It’s All About Your Perspective

Jordan Price loves Apple and landed a job there, but his experience was shitty:

I tried to tough it out and look at the bright side of things. I was working at Apple with world-class designers on a world-class product. My coworkers had super sharp eyes for design, better than I had ever encountered before. I loved the attention to detail that Apple put into its design process. Every single pixel, screen, feature, and interaction is considered and then reconsidered. The food in the cafe was great, and I liked my new iPad Air. But the jokes, insults, and negativity from my boss started distracting me from getting work done. My coworkers that stood their ground and set boundaries seemed to end up on a shit list of sorts and were out of the inner circle of people that kissed the producer’s ass. I started to become one of those people that desperately wanted Friday evening to arrive, and I dreaded Sunday nights. Few of my friends or family wanted to hear that working at Apple actually wasn’t so great. They loved to say, “Just do it for your resume.” or “You have to be the bigger man.” or “You just started. You can’t leave yet.”
As Price points out, he was a contractor, not a full-time employee. They shouldnt, but sometimes contractors have a shittier experience than salaried employees. Sometimes they have a better experience. Sometimes salaried employees who aren’t in the inner “cool” circle have a shittier experience than those inside the circle.
Your perception of a company all depends on who you are and what you do in relation to that company.
I had a great experience at the last company I worked at. I look back happily at the 5.5 years I worked there. It wasn’t sunshine and rainbows every single day, but shit, that’s why it’s called work.
Once while I was still working there I decided to look it up on Glassdoor.com and see what people were (anonymously) saying about it. What i found was a huge discrepancy between reviews. Generally speaking, the lower someone was in the pecking order, the more negative their comments and perception were for their company. Given I was an associate creative director and part of management, the negative comments were foreign to my experience.
This is why I think sometimes it’s better for designers to work at smaller companies earlier in their career and move to bigger companies as they gain experience and grow their portfolios. Junior-level designers typically end up doing a lot more production (read: non-creative) work at large companies than at smaller companies.
Sometimes you work with assholes. Sometimes you’re an asshole. Sometimes you join a company on the downslope and people are leaving in droves and everything sucks and you find out from the people leaving that last year was the awesome year where management flew everyone out to the headquarters and paid for open bars and hotel rooms and gave away prizes.
It all depends. Everyone’s perspective is different.
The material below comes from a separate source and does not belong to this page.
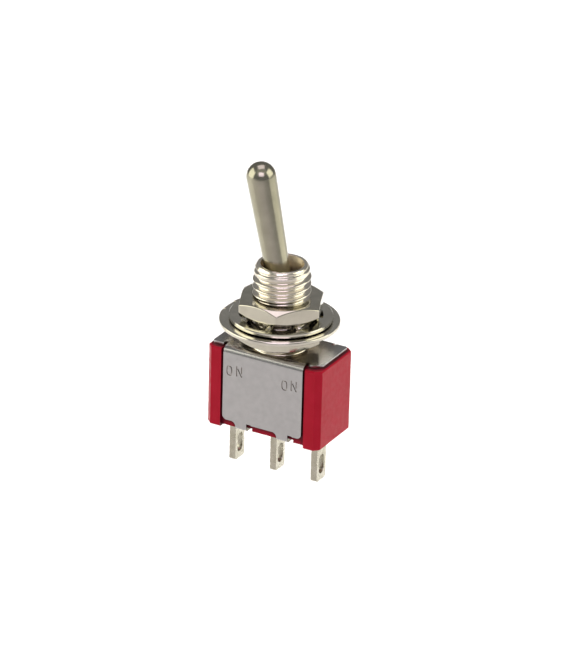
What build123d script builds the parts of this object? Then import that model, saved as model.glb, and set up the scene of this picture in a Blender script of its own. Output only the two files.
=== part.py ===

The older I get the more a realize, even if you do land a job at a truly great company, there are very few jobs that are as glamorous or cool as they look. Once you get an inside peek at a company or an industry and you see how the sausage gets made, your perspective changes. There were tons of design agencies in New York City I wanted to work at when I began my career but then I worked for a few years and I found out that beneath the amazing website, portfolio and client list a lot of places were chop shops with a designers being worked like dogs and not staying for more than a few months (no, it ain’t working in a coal mine, but you can get burnt out staring at a computer screen for 18 hours a day).
When my wife and I moved to San Francisco last year, she immediately thought I was dying to work for Apple, given our proximity to Cupertino. I told her no, I’d rather enjoy Apple from a distance. Using an iPad and being one of the many Apple teams responsible for designing, marketing and producing an iPad are two completely different things.
Apple is full of incredibly creative people, but Apple is also a machine. A huge, well-oiled, multi-billion dollar machine. Some people are driving the machine and many others are cogs inside the machine being driven.
Does Apple suck to work for? Sure, probably.
Is Apple great to work for? Sure, probably.
Now give me back my iPad, I have some reading to do.